I’ve been following several MOOCs simultaneously and often just lurking as I’m usually more interested in how MOOCs are developing than their content. The smallish cMOOC on ‘Rhizomatic Learning – The community is the curriculum‘ (Rhizo14) led by Dave Cormier held my attention, partly because I was using it as a test bed for my MOOC Scraper but also because its ‘content’ was largely created by by the participants themselves. Cathy Davidson’s very much larger xMOOC ‘History and Future of (Mostly) Higher Education‘ (FutureEd) was also fascinating but in a different way as she positively encouraged independent activity outside the MOOC – think Incredible Hulk trying to break out of its xMOOC clothes!

On the whole, I’m positive about MOOCs and there are several areas where I think MOOCs can be very effective. Connecting and updating professionals, stimulating the interests of well-motivated lifelong learners, providing educational opportunities where none existed before are a few. I welcome the different MOOC formats that are emerging and I don’t share the usual concerns about dropout rates. Someone close to me with lifelong interests in languages and literature joined an xMOOC on Climate Change and for the first time in her life bought a popular science magazine and found it interesting. MOOCs have the power to transform learners, sometimes unexpectedly but usually for the good. Even the removal of pig ignorance can count as education but ….. everyone needs to be a deep learner at times.

Deep Learning MOOC comic

Deep Learning MOOC comic (Kevin Hodgson on Flickr)

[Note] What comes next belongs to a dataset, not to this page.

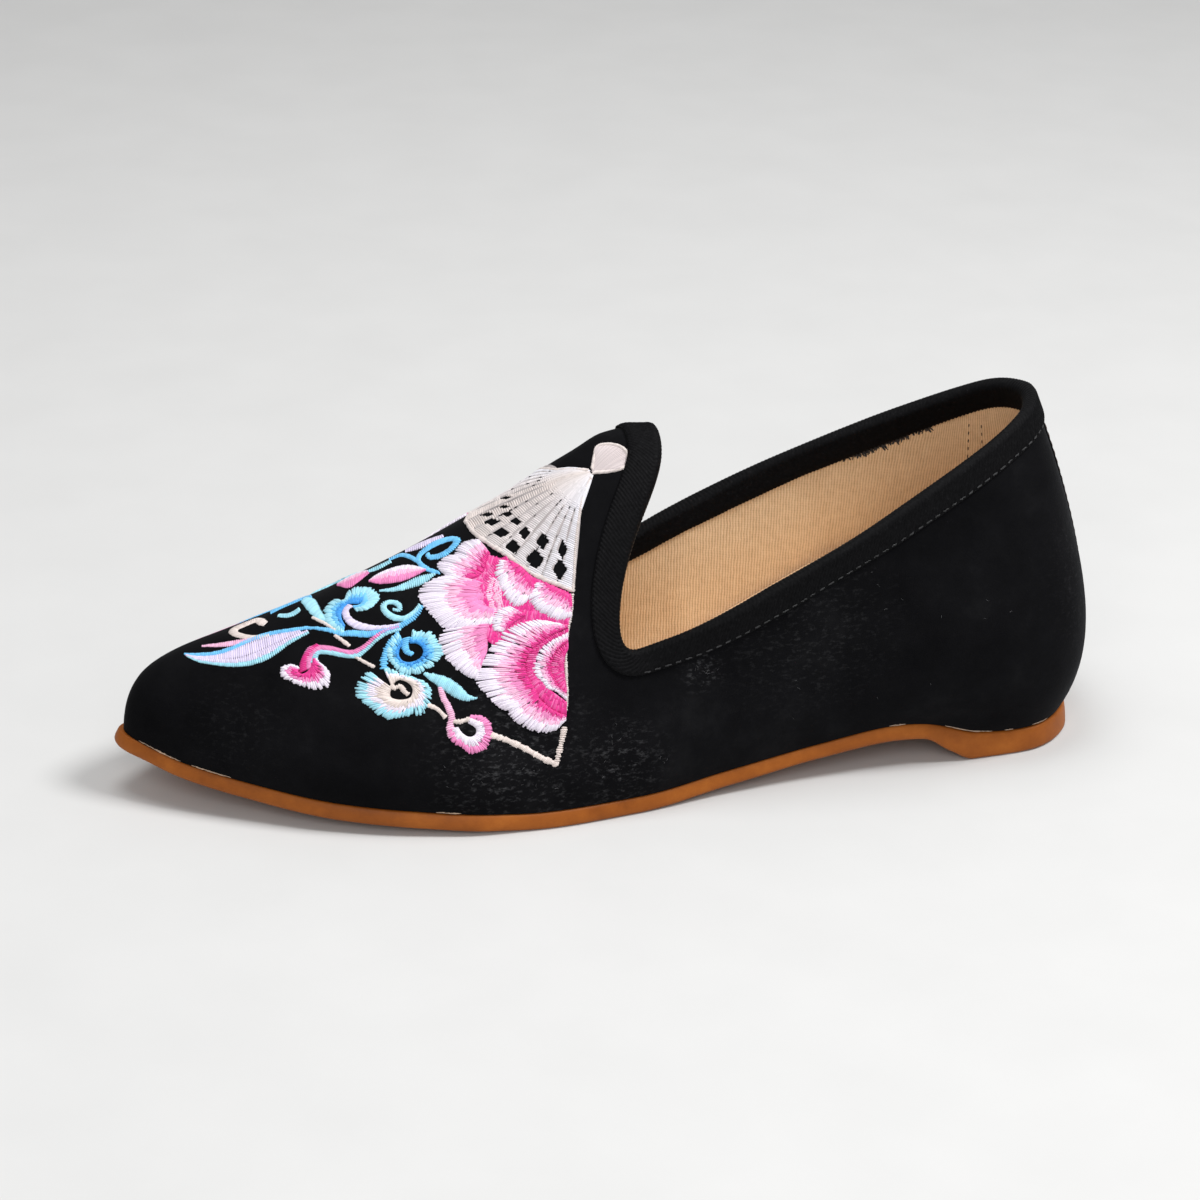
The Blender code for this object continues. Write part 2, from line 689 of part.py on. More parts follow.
def make_binding(keys, outside, inside, faces, normals):
    """Folded ribbon over the collar's edge: a channel with a leg on each face of the wall."""
    place = {key: n for n, key in enumerate(keys)}
    outer = (BVHTree.FromPolygons(outside, faces), outside)
    inner = (BVHTree.FromPolygons(inside, faces), inside)
    loop = [place[key] for key in topline_keys()]
    vertex_normals = [normals[key] for key in keys]
    stations = []
    for n, here in enumerate(loop):
        after = loop[(n + 1) % len(loop)]
        for t in (0.0, 0.5):
            stations.append((outside[here].lerp(outside[after], t),
                             inside[here].lerp(inside[after], t),
                             vertex_normals[here].lerp(vertex_normals[after], t).normalized()))

    def on_surface(face, point, out):
        tree, corners = face
        spot, _, number, _ = tree.find_nearest(point)
        weights = [1.0 / ((corners[n] - spot).length + 1e-5) for n in faces[number]]
        normal = Vector((0.0, 0.0, 0.0))
        for n, weight in zip(faces[number], weights):
            normal += weight * vertex_normals[n]
        return spot, normal.normalized() * out

    points, rings = [], []
    count = len(stations)
    skin = GAP + BINDING_THICK

    def inward(n):
        """Direction in the surface that points from the edge into the cloth."""
        tangent = stations[(n + 1) % count][0] - stations[n - 1][0]
        return tangent.cross(stations[n][2]).normalized()

    turn = -1.0 if inward(count // 2).z > 0.0 else 1.0
    for n, (edge, lining, normal) in enumerate(stations):
        down = inward(n) * turn
        outer_leg, inner_leg = [
            [on_surface(face, start + down * BINDING_LEG * share, out) for share in (1.0, 0.5)]
            for face, start, out in ((outer, edge, 1.0), (inner, lining, -1.0))]
        ring = [spot + face_normal * skin for spot, face_normal in outer_leg]
        ring.append(edge + normal * skin)
        ring.append(edge + normal * 0.5 * skin - down * skin)
        ring.append(lining - normal * 0.5 * skin - down * skin)
        ring.append(lining - normal * skin)
        ring += [spot + face_normal * skin for spot, face_normal in reversed(inner_leg)]
        ring += [spot + face_normal * GAP for spot, face_normal in inner_leg]
        ring.append(lining - normal * GAP - down * GAP)
        ring.append(edge + normal * GAP - down * GAP)
        ring += [spot + face_normal * GAP for spot, face_normal in reversed(outer_leg)]
        start = len(points)
        points += ring
        rings.append(list(range(start, start + len(ring))))
    walls = []
    for n, ring in enumerate(rings):
        after = rings[(n + 1) % count]
        for i in range(len(ring)):
            j = (i + 1) % len(ring)
            walls.append([ring[i], ring[j], after[j], after[i]])
    return new_object("topline_binding", points, walls, new_material("ribbon", RIBBON, 0.7))


def centre_on_floor(things):
    """Put the origin under the middle of the whole shoe's box; the sole already stands at 0."""
    spots = [vertex.co for thing in things for vertex in thing.data.vertices]
    middle = Vector((0.5 * (min(p.x for p in spots) + max(p.x for p in spots)),
                     0.5 * (min(p.y for p in spots) + max(p.y for p in spots)), 0.0))
    for thing in things:
        for vertex in thing.data.vertices:
            vertex.co -= middle


def main():
    for thing in list(bpy.data.objects):
        bpy.data.objects.remove(thing)
    outsole = make_outsole()
    insole = make_insole()
    upper, shell = make_upper()
    binding = make_binding(*shell)
    centre_on_floor([outsole, insole, upper, binding])


main()
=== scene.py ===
"""Left embroidered cloth shoe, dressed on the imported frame.

The same outline, crown and collar lines as the solids carry dense skins: black cloth, tan
lining, folded ribbon, rubber sole, and threads laid one by one on the vamp.
"""
import math
import random
from collections import namedtuple

import bmesh
import bpy
import numpy as np
from mathutils import Matrix, Vector
from mathutils.bvhtree import BVHTree


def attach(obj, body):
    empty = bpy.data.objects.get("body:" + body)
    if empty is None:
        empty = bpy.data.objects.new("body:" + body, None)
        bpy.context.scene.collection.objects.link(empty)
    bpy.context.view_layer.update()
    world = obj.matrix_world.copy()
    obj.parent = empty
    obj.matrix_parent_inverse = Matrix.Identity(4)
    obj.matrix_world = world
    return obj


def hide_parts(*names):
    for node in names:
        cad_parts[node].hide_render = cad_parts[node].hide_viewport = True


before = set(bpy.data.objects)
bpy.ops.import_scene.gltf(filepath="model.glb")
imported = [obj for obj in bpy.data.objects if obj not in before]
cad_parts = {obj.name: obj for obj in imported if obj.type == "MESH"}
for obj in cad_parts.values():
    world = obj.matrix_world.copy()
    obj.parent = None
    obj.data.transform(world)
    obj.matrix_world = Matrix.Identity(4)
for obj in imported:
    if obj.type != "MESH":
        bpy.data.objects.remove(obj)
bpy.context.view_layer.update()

MM = 0.001

# The solids' own sizes, in metres
SOLE_LENGTH = 0.252
BALL_OUTER = 0.0433
BALL_INNER = 0.0372
SOLE_THICK = 0.0042
HEEL_THICK = 0.0064
TOE_SPRING = 0.0128
SHANK_RISE = 0.0082
SOLE_DRAFT = 0.0009
SOLE_EDGE = 0.0011
WALL = 0.0018
GAP = 0.0003
FEATHER_INSET = 0.0011
TAB_HEIGHT = 0.0860
TAB_TIP = 0.0125
TAB_LENGTH = 0.0240
TAB_SHOULDER = 0.524
TAB_BLUNT = 4.0
SEAM_FOOT = -0.0220
RIDGE_SHIFT = 0.0040
THROAT_HEIGHT = 0.0375
THROAT_ROUND = 40
BACK_HEIGHT = 0.0912
HEEL_LEAN = 0.0145
COLLAR_HALF = 0.0317
HEEL_BULGE = 0.0052
SIDE_BULGE = 0.0022
SWELL_HEIGHT = 0.25
HEEL_CURVE = 3.0
SIDE_CURVE = 1.6
QUARTER_BLEND = 0.0250
BINDING_LEG = 0.0074
BINDING_THICK = 0.0008
TOE_POLE = 0.14
HEEL_POLE = 0.872
TOE_FADE = 0.25
RIDGE_START = 0.20
RIDGE_FULL = 0.42
HEEL_START = 0.70
HEEL_FULL = 0.90
MIDDLE = Vector((0.001885, -0.003095, 0.0))   # middle of the shoe's box, from the sole's middle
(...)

During Rhizo14 there was some controversy about the relevance or otherwise of certain French philosophers. ‘Skimmers’ and others may have perfectly good reasons for neglecting them but in deep learning mode you take the time and trouble to read them in whatever detail is necessary to make an informed decision – even if you find French philosophers excruciatingly dull and boring!

Having taught engineering courses at a university for more years than I care to remember, I wonder how MOOCs can deal with deep learning in circumstances where it’s vitally important to demonstrate competence, understanding something all the way through as opposed to a superficial or ‘working’ knowledge? This is no elitist concern of interest only to PhD students or just Higher Education. A huge number of vocational courses are wholly or partly of this type – an electrician’s understanding of your wiring is just as vital as a brain surgeon’s! Teaching something to someone else is not a bad test of understanding (as many parents find out trying to help their kids with homework!) but what proportion of a MOOC’s participants could begin to teach or demonstrate real competence in the topics they study? For the typical mammoth xMOOC I would guess very few, particularly if they had little prior knowledge of the subject matter. I would also be surprised if many of those gaining current Statements of Accomplishment could demonstrate real understanding. (Anyone want me for a Philosophy 101 tutor on the basis of my Coursera Certificate?)

Deep learning can be very rewarding but it can also be time-consuming, not particularly interesting and hard work – as many budding PhD students find out all too quickly. Encouraging deep learning in MOOCs may not be so problematical given well-educated and motivated participants as in Rhizo14 and FutureEd but in the wider world where education may be prized more as a meal ticket rather than for its own sake, the traditional training course, ‘taught to the test’, is often viewed by students as little more than an irksome chore unrelated to real life. I’m unsure how MOOCs might be used to improve things but maybe a crucial first step would be to encourage interaction, almost any type of interaction, between connected participants before expecting anything like deep learning to happen. Rhizo14 certainly encouraged interaction and passionate learning. Interestingly, now I see that several enthusiastic Rhizo14 learners may be passing the ‘teacher test’ by taking over and extending the course themselves – way beyond its nominal 6 week period!